Not that we don’t have some promising artists today. J.J. Abrams is also a great director.  Who knows?  He may even be an embryonic Hitchcock. Time will tell.  His episodic television series, Lost is just about the finest drama ever to grace the tube.  Cloverfield was no less creative and innovative.  Chances are, Abrams himself had nothing to do with the way the movie was marketed and it may be unfair to hold a bad preview against a good movie. Nevertheless, studios have to take responsibility for their products and that includes the advertising.

What was wrong with the preview?  At first, seemingly nothing.  In some ways it reminded me of Hitchcock. Something was destroying New York City, something powerful enough to knock the head off of the Statue of Liberty.  The last line of the preview showed a college age guy talking into his cell phone camera, “If you’re watching this video you know more about what’s going on than we do.”

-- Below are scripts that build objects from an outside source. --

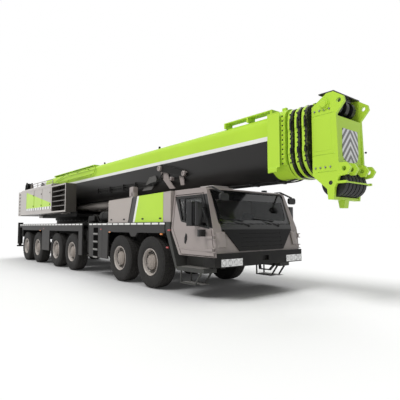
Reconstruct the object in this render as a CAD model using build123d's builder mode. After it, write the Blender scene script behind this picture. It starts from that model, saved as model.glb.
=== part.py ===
"""Six-axle all-terrain mobile crane with a telescopic boom, in travel position.

Millimetres. X points forwards, Y to the left and Z up. The origin lies on the ground
under the middle of the outline. Every sub-part is written to parts/NAME.step.
"""

import os
from math import atan2, cos, degrees, hypot, radians, sin

from build123d import *

os.makedirs("parts", exist_ok=True)

# ---------------------------------------------------------------- shared fits
pin_clearance = 0.1  # radial gap of a turning pin in its bore
slide_gap = 8  # gap on each side of a sliding beam or tube
joint_gap = 10  # gap between pieces that move apart
bore_overrun = 1  # how far a cutting tool runs past the face it leaves by
weld_overlap = 1  # how far a joined form sinks into the one that carries it
rod_clearance = 1  # radial gap of the ram rod in its barrel

# ---------------------------------------------------------------- width
overall_width = 3000  # over the tyres and the deck, without the mirrors
half_width = overall_width / 2

# ---------------------------------------------------------------- axle spacing
pair_spacing = 1650  # between the two axles of a pair
front_gap = 3700  # axle 2 to axle 3
rear_gap = 2350  # axle 4 to axle 5
rear_overhang = 1750  # axle 6 to the tail
slew_behind_axle_4 = 1350
pivot_behind_slew = 2650

# ---------------------------------------------------------------- boom lengths
boom_tail = 300  # behind the pivot
boom_base_length = 14700
collar_length = 310
ring_length = 120
ring_pitch = 170
ring_gap = ring_pitch - ring_length
head_length = 550
lower_pin_ahead = 100  # of the head's front plate
jib_lug_radius = 130

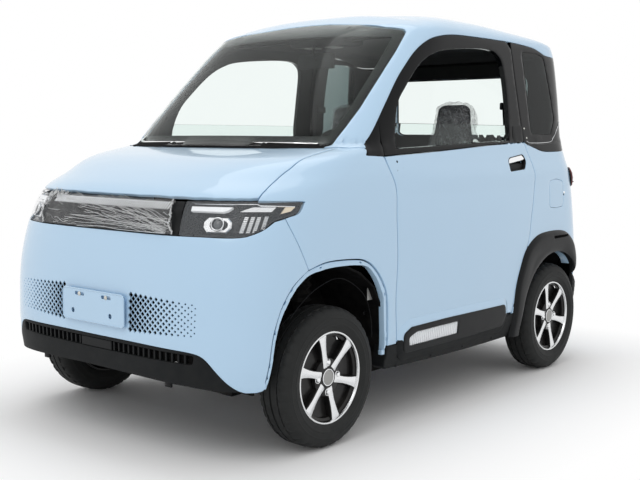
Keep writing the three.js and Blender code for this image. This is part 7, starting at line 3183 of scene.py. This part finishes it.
    def _frame(self) -> bpy.types.Object:
        """The runners, the side shields and the recliner of one seat.

        Returns:
            The frame as one piece.
        """
        c = self.centre
        parts = [block("runner", (c + s * 0.150 - 0.016, 0.080, 0.436), (c + s * 0.150 + 0.016, 0.460, 0.458),
                       0.004)
                 for s in (-1, 1)]
        for s in (-1, 1):
            parts.append(slab("shield",
                              [(0.120, 0.450), (0.150, 0.500), (0.360, 0.505), (0.470, 0.600), (0.520, 0.600),
                                         (0.510, 0.450)], 0.006, 0.004, c + s * 0.214))
            parts.append(cylinder("pivot", (c + s * 0.205, 0.470, 0.560), (c + s * 0.224, 0.470, 0.560),
                                  0.026, 28, 0.004))
        parts.append(cylinder("lift_bar", (c - 0.12, 0.052, 0.462), (c + 0.12, 0.052, 0.462), 0.007, 14))
        return joined("seat_frame", parts)

    def _bench(self) -> None:
        """The rear bench: a lower cushion and an upright back."""
        seat = slab("bench_cushion",
                    [(0.700, 0.560), (0.695, 0.640), (0.730, 0.672), (1.010, 0.655), (1.030, 0.560)], 0.432,
                    0.030)
        rest = slab("bench_back",
                    [(0.985, 0.650), (0.975, 0.720), (1.010, 1.040), (1.040, 1.062), (1.080, 1.050),
                                   (1.090, 0.660)], 0.432, 0.030)
        for obj in (seat, rest):
            filled = Cushion(voxel=0.014, reach=0.018).fill(obj)
            self._pressed(filled, [(lambda p: p[:, 0], 0.008),
                                   (lambda p: np.abs(p[:, 0]) - 0.30, 0.006)])
            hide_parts("rear_bench")
            dress(filled, ROOT, "seat_cover", PALETTE["seat_cloth"])


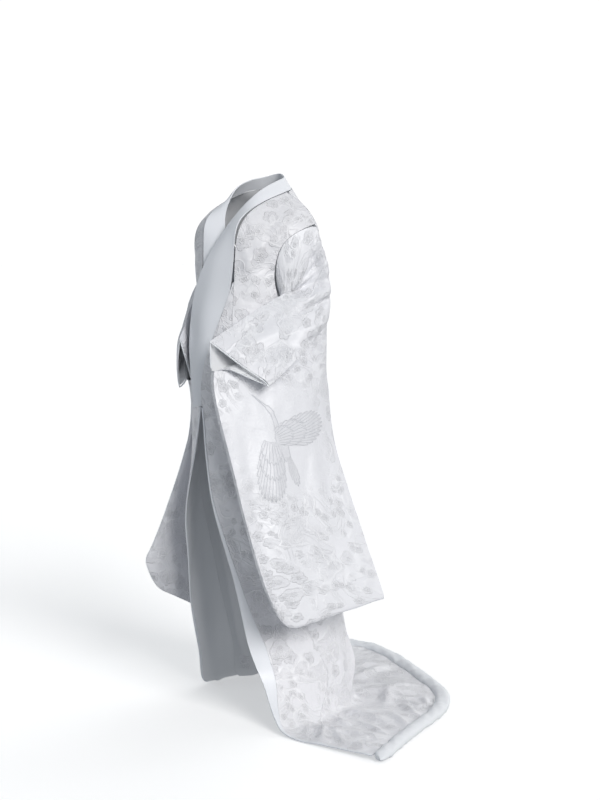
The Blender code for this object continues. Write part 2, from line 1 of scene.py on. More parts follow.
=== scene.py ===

“Now that’s a great preview,” I said to myself.

So what’s the problem? The problem is this trailer turned out to be the biggest cheat of all. At the end of the movie, you still knew nothing about what was going on.  In fact, the last words of the movie were the last words of the preview, that same college kid telling us he didn’t know what was going on. Oh sure, we got a look or two at a monster but we had pretty much already figured that there was some kind of monster from the preview. Who was this monster?  Where had it come from? The movie never told us.

Now, mind you, a movie with an open, interpretive ending may bother some but it doesn’t bother me. Again, my problem is not with the movie itself, only the preview. I love it when a film refuses to wrap everything up into a neat, tidy little package. They say one of the most enjoyable experiences about watching 2001 in theaters was standing around in the lobby afterwards, listening to people argue over what the movie was trying to say.

So what is the problem with Cloverfield?  Namely this:  Although the preview supposedly gave away nothing, it actually gave away everything. It was as bad as all the other trailers. Why?  Because we saw a preview about some friends in New York whose party was interrupted suddenly by some scary creature attacking New York and then we anxiously awaited opening night only to see a whole movie which, when it ended, had revealed nothing that we didn’t already know.  Maybe the twist of the film was that the ending was speculative but we saw a preview with that exact same twist.  Even worse, the preview was also a cheat. It teased us and never delivered. The whole reason people flooded to the film itself was to find out what the preview promised we would find out. And yet we found out nothing. Again, that would have been a worthy novelty in its own rite. It’s just that this worthy novelty had already been there in the cliff notes.

This is Bob Siegel, making the obvious, obvious.